Quinton Bohanna, Round 6 (192), defensive tackle: "He was one of those guys I watched early on. ... We saw some flashes of a big, athletic guy with the ability to be an enforcer on the inside. He's not a finished product, but all of the abilities are there, 6-4, 327 pounds, 34-inch arms, big hands. He's got some instincts and there's a sneaky athlete in there, too. There's not a lot of [true nose tackles in college football these days]. They have to be dominant. ... He's got to have some ability to contribute on passing downs because with up-tempo offenses, no huddle, they're more willing to speed it up and get your non-pass rushers out there."

Israel Mukuamu, Round 6 (227), cornerback/safety: "A big, long corner that has also played some free safety that gives you position flexibility, gives you ball skills. His arms are 34 inches, which is the length of most offensive linemen. I always say offensive lineman are like defensive backs because they do the unnatural thing -- they have to play backwards. ... Athleticism and length allows you to play in those unnatural positions. He has that from a cornerback standpoint, but he also has the ability to play the post safety with instincts and awareness and the ability to go get the ball. He's athletic and big enough to cover tight ends and those big receivers that are becoming prevalent."

Matt Farniok, Round 7 (238), offensive line: "He's a guy that played all over the line at Nebraska.
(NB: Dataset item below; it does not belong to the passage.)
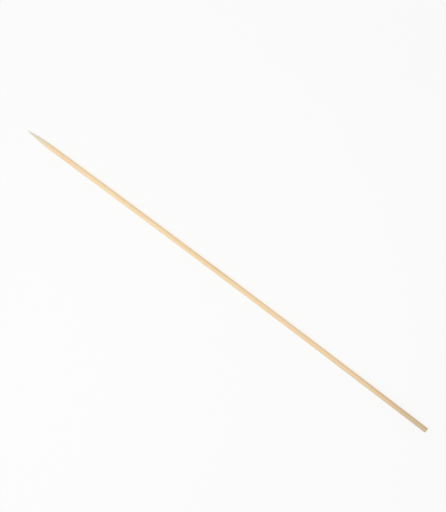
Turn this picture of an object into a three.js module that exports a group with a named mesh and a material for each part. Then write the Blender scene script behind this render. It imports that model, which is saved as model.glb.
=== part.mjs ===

He lost weight and showed more athleticism in his pro day. He's a two-time captain. When you're looking for tough, physical guys on the offensive line, the fact he can play all three spots, have that versatility is a key. You look at the ability to compete for a roster spot, so when you look at maybe what your position needs are and who best fits that ball, who can come in and compete, he was the guy to take."